God bless you all and we'll see you next Monday.

Thanks for stopping by,

Your Host
James Lindquist
Christian Author
http://www.jameslindquist.net

Check March blog archive or my Web page for an explanation of my names.
http://www.jameslindquist.net/htmfiles/biograph.htm

2 comments:

HAIN Holiday_Angel said...

I can truly relate to this one and I know our God is a jealous God.
Oh, to walk those first few steps and gain independence through the Word. It was so fresh and felt like taking a nice shower. Drenched in His love and kindness. His peace and grace surrounding me.
Your blog reminds me of those days I wish were an everyday experience. It is my fault, daily, as I make the choice to Not be with my Father. I know He loves me yet I stay away from Him, though not so far I don't find my way home when it is convenient for me, typical, huh?
He knows I love Him with all my heart, even though, and I pray I will see Him in the blink of an eye.
It is a hard thing to see a child out of the nest, and grandchildren too, rings in the nose, lips and ears.
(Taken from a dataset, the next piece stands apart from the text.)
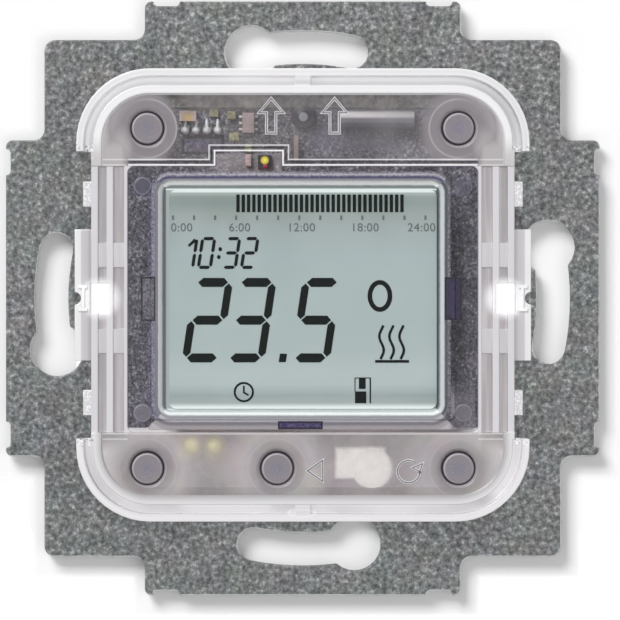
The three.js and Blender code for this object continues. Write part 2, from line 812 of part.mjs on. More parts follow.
// The slot that a contact bar drops into, open at the top of the block.
function barSlot(x) {
  const bottom = terminalLevel;
  const top = blockTop + past;
  const width = barWidth + 2 * cutGap;
  return block(width, top - bottom, powerBoardBack - past, barBack + cutGap, x, (top + bottom) / 2);
}

function terminalBlock() {
  const width = terminalCount * terminalPitch + 2 * terminalEndWall;
  const middle = (blockBottom + blockTop) / 2;
  const body = block(width, terminalBlockHeight, powerBoardBack, blockBack, 0, middle);
  const pockets = terminalColumns().flatMap((x) => [
    block(2 * pocketHalf, pocketLength, pocketFront, pocketBack, x, terminalLevel),
    rod(clampScrewDiameter + 2 * cutGap, pocketBack - past, shoulderBack + past, x, terminalLevel),
    rod(clampHeadDiameter + 2 * cutGap, shoulderBack, blockBack + past, x, terminalLevel),
    wireHole(x, blockBottom - past, terminalLevel),
    barSlot(x),
  ]);
  return cut(body, ...pockets).intersect(bay(-housingWall - seatGap, powerBoardLevel, housingDepth));
}

// The parts of one terminal are made round the axis of its screw.
function terminalScrew() {
  const shank = rod(clampScrewDiameter, screwTip, headFront + screwSlotDepth / 2);
  const head = rod(clampHeadDiameter, headFront, headBack);
  const length = clampHeadDiameter + past;
  const slot = block(length, screwSlotWidth, headBack - screwSlotDepth, headBack + past);
  return cut(join(shank, head), slot);
}

function terminalCage() {
  const body = block(2 * cageHalf, cageLength, cageFront, cageBack);
  const window = block(2 * cageWindowHalf, cageLength + past, cageWindowFront, cageWindowBack);
  const thread = rod(clampScrewDiameter + 2 * cutGap, cageWindowBack - past, cageBack + past);
  return cut(body, window, thread);
}

function contactBar() {
  const low = barThickness / 2 - cageLength / 2;
  const high = pocketLength / 2 + barThickness + cutGap;
  const tongue = block(barWidth, high - low, barFront, barBack, 0, (high + low) / 2);
  const leg = block(barWidth, barThickness, powerBoardBack, barBack, 0, high - barThickness / 2);
  return join(tongue, leg);
}

function housingScrew() {
  const end = earThickness + screwHeadHeight;
  const shank = rod(screwDiameter, plateFront - screwReach, earThickness + screwHeadHeight / 4);
  const head = rod(screwHeadDiameter, earThickness, end);
  const across = block(screwCrossLength, screwSlotWidth, end - screwSlotDepth, end + past);
  const down = block(screwSlotWidth, screwCrossLength, end - screwSlotDepth, end + past);
  return cut(join(shank, head), across, down);
}

const casing = subgroup();
add(casing, "mounting_plate", mountingPlate(), 0x7d8080, 0.45, 0.9);
add(casing, "front_cover", frontCover(), 0xdcdadb, 0.3);
add(casing, "rear_housing", rearHousing(), 0xd8d6d0, 0.6);

const display = subgroup();
const rearGlassHeight = lcdHeight - 2 * lcdLedge;
add(display, "display_frame", displayFrame(), 0xa9a9b2, 0.25);
add(display, "lcd_front_polarizer", frontPolarizer(), 0xa8b5b5, 0.3);
add(display, "lcd_front_glass", lcdPane(lcdHeight, glassFront, lcdGlassThickness), 0xb4c0c0, 0.1);
add(display, "lcd_rear_glass", lcdPane(rearGlassHeight, ledgeBack, lcdGlassThickness), 0xb4c0c0, 0.1);
add(display, "lcd_reflector", lcdPane(rearGlassHeight, rearGlassBack, reflectorThickness), 0xb9c2c0, 0.5);
add(display, "contact_strip_top", contactStrip(1), 0xc9a9a0, 0.8);
add(display, "contact_strip_bottom", contactStrip(-1), 0xc9a9a0, 0.8);

const frontBoard = subgroup();
const controllerFront = boardFront - controllerHeight;
const controller = block(controllerSize, controllerSize, controllerFront, boardFront, ...controllerPlace);
add(frontBoard, "display_board", displayBoard(), 0x5f5f6a, 0.5);
add(frontBoard, "microcontroller", controller, 0x1f1f21, 0.6);
add(frontBoard, "crystal", crystal(), 0xb8b8ba, 0.3, 1);
add(frontBoard, "backup_capacitor", backupCapacitor(), 0xcfccc8, 0.4);
add(frontBoard, "temperature_sensor", temperatureSensor(), 0xd9cf9a, 0.5);
add(frontBoard, "status_led", statusLed(), 0xd8c85a, 0.3);
add(frontBoard, "chip_capacitor", chipCapacitor(), 0xb98a5e, 0.6);
add(frontBoard, "header_pins", headerBar(), 0xc8c4b8, 0.4, 0.6);

for (const [name, [x, z]] of Object.entries(buttons)) {
  const button = subgroup();
  button.position.set(x, 0, z);
  add(button, `${name}_button`, buttonCap(), 0x8f8a91, 0.5);
  add(button, `${name}_switch_stem`, switchStem(), 0xe4e2dc, 0.5);
  add(button, `${name}_switch`, switchBody(), 0x2a2a2c, 0.6);
}

const rearBoard = subgroup();
add(rearBoard, "power_board", powerBoard(), 0x3f6b4a, 0.5);
add(rearBoard, "header_socket", headerSocket(), 0x1f1f21, 0.6);
add(rearBoard, "relay", relay(), 0x222a3a, 0.5);
add(rearBoard, "film_capacitor", filmCapacitor(), 0xb3a13a, 0.5);
add(rearBoard, "electrolytic_capacitor", electrolyticCapacitor(), 0x2b2f45, 0.4);
add(rearBoard, "varistor", varistor(), 0x3a6aa0, 0.5);
add(rearBoard, "fuse", fuse(), 0x6b2d25, 0.5);

const terminals = subgroup();
add(terminals, "terminal_block", terminalBlock(), 0x3b3d40, 0.6);
terminalColumns().forEach((x, i) => {
  const place = [x, 0, terminalLevel];
  add(terminals, `terminal_screw_${i + 1}`, terminalScrew(), 0xc7c4b6, 0.35, 1, place);
  add(terminals, `terminal_cage_${i + 1}`, terminalCage(), 0xc9c9c7, 0.35, 1, place);
  add(terminals, `contact_bar_${i + 1}`, contactBar(), 0xb87a4b, 0.35, 1, place);
});

const screws = subgroup();
corners.forEach(([x, z], i) => {
  const place = [x * screwColumn, 0, z * screwRow];
  add(screws, `housing_screw_${i + 1}`, housingScrew(), 0xb9b9b5, 0.35, 1, place);
});

export default thermostat;
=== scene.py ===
import json
import math
from types import SimpleNamespace

import bmesh
import bpy
import numpy as np
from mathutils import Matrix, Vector


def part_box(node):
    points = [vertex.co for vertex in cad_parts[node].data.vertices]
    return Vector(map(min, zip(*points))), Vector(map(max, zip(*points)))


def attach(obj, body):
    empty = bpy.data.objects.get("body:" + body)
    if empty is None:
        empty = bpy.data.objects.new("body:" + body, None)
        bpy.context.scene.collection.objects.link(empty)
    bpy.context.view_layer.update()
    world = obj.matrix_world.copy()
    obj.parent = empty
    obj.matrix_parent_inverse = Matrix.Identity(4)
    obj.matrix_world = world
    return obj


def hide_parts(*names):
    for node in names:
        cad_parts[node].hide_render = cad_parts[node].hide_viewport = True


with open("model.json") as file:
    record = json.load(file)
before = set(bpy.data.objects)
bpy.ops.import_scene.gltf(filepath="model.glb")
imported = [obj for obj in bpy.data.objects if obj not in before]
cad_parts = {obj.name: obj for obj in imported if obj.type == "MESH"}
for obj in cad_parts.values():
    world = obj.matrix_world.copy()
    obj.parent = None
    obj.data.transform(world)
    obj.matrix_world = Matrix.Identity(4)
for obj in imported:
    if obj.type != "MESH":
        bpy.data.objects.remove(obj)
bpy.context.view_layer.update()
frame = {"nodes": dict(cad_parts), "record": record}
bodyOf = {
    node: body
    for body, nodes in frame["record"]["behaviour"]["bodies"].items()
    for node in nodes
}
print("frame loaded:", len(frame["nodes"]), "nodes")

# Lengths are in millimetres in this script, and go to metres where a mesh is made.
mm = 0.001

# Edges of new pieces that turn by more than this, in degrees, are shaded sharp.
sharpAngle = 40


# The lowest and highest corners of a node, in millimetres.
def corners(node):
    low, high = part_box(node)
    return np.array(low) / mm, np.array(high) / mm


# A colour as it shows on a screen, 0 to 255, as the linear colour that a shader reads:
# value = ((c + 0.055) / 1.055) ^ 2.4, and c / 12.92 near black.
def paint(red, green, blue):
    shares = [channel / 255 for channel in (red, green, blue)]
    linear = [s / 12.92 if s <= 0.04045 else ((s + 0.055) / 1.055) ** 2.4 for s in shares]
    return (*linear, 1.0)


# The middle of a node across X and Z.
def middleOf(node):
    low, high = corners(node)
    return (low[0] + high[0]) / 2, (low[2] + high[2]) / 2


# The display and the window in front of it have their middle a little below the plate's.
displayLevel = -0.12


# A tone made lighter or darker: each channel is (c + step) * times, and 255 at most.
def toned(tone, step=0, times=1.0):
    return tuple(min((channel + step) * times, 255) for channel in tone)


# The length of a vector in the plane: (a^2 + b^2) ^ 0.5.
def length(first, second):
    return (first * first + second * second) ** 0.5


# A socket that Python's operators work on. Each one adds its Math node.
class Signal:
    def __init__(self, finish, socket):
        self.finish, self.socket = finish, socket

    def maths(self, operation, *values):
        return self.finish.node("ShaderNodeMath", {"operation": operation}, dict(enumerate(values)))

    def __add__(self, other):
        return self.maths("ADD", self, other)

    def __sub__(self, other):
        return self.maths("SUBTRACT", self, other)

    def __rsub__(self, other):
        return self.maths("SUBTRACT", other, self)

    def __mul__(self, other):
        return self.maths("MULTIPLY", self, other)

    def __truediv__(self, other):
        return self.maths("DIVIDE", self, other)

    def __pow__(self, other):
        return self.maths("POWER", self, other)

    def __neg__(self):
        return self.maths("MULTIPLY", self, -1.0)

    def __abs__(self):
        return self.maths("ABSOLUTE", self)

    __radd__, __rmul__ = __add__, __mul__

    def least(self, other):
        return self.maths("MINIMUM", self, other)

    def most(self, other):
        return self.maths("MAXIMUM", self, other)

    # 0 below start, 1 above end and a smooth step between them.
    def rise(self, start, end):
        settings = {"interpolation_type": "SMOOTHSTEP"}
        values = {"Value": self, "From Min": start, "From Max": end}
        return self.finish.node("ShaderNodeMapRange", settings, values)

    # The other way round: 1 below start and 0 above end.
    def fall(self, start, end):
        return 1 - self.rise(start, end)

    # Distance to the nearest of evenly spaced lines, one of them at start.
    def toLine(self, pitch, start=0.0):
        return abs(self.maths("WRAP", self - start, pitch / 2, -pitch / 2))

    # 1 between low and high, 0 outside, over a soft edge.
    def between(self, low, high, soft=0.1):
        return self.rise(low - soft, low + soft) * self.fall(high - soft, high + soft)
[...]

Dear Lord have mercy, but He never see's our flaws and I am so grateful.
I think I will like this post above others because in truth I feel close to this a lot.
Thank you James for the insight and sharing this with us. Great job. Many Kudo's..

Anonymous said...

I hate to say it but I am learning this as well. I haven't reached the edge that you are looking over but I am approaching it slowly. I feel that little pain everytime my kids go away and survive perfectly well without my knowledge and guidance. I know that there will be a time much too soon where I will be without them and it makes me sad to think about it. I think you are correct in your view. How could he not feel the same as we do when he in fact created us in his liking?